- Born: June 6, 1911 Chagrin Falls, Ohio, U.S.
- Origin: McAlester, Oklahoma, U.S.
- Died: 1997 (aged 85–86)
- Genres: Jazz, swing
- Instruments: Alto saxophone, tenor saxophone

= Dave Matthews (saxophonist) =

American jazz musician

Dave Matthews (June 6, 1911 – 1997) was an American jazz saxophonist active principally in the swing era.

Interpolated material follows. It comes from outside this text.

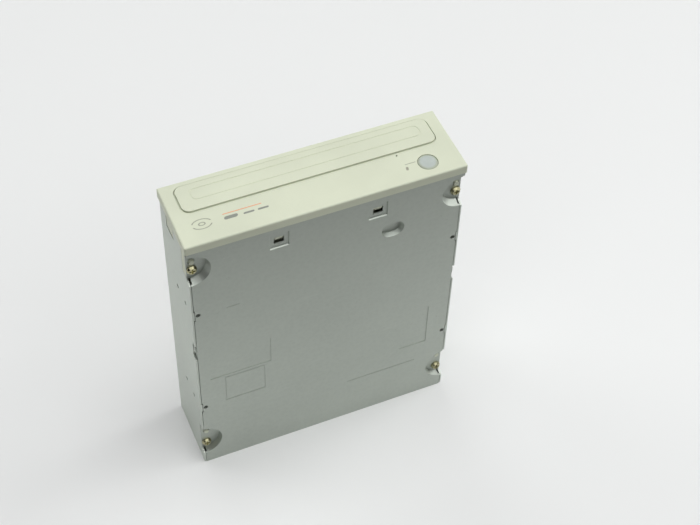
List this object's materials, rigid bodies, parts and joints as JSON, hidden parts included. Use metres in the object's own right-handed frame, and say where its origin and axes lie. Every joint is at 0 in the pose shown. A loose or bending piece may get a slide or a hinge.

== Early life and education ==
Matthews was born in Chagrin Falls, Ohio, and raised in McAlester, Oklahoma. He attended the University of Oklahoma and Chicago Musical College.

== Career ==
Matthews started out as an alto saxophonist with Ben Pollack in 1935, with Jimmy Dorsey from 1936 to 1937, with Benny Goodman from 1937 to 1939, Harry James from 1939 to 1941, and Hal McIntyre from 1941 to 1942. He then played tenor saxophone with Woody Herman (1942/43), Stan Kenton and Charlie Barnet (1944). He arranged for many of these groups, and continued working as an arranger in New York and California into the 1960s, with Duke Ellington among others. Occasionally he played with his own bands, including at Lake Tahoe in the 1970s.

He made recordings with the big bands of Bud Freeman, Lionel Hampton, Jimmy Noone, Jack Teagarden, and Hot Lips Page.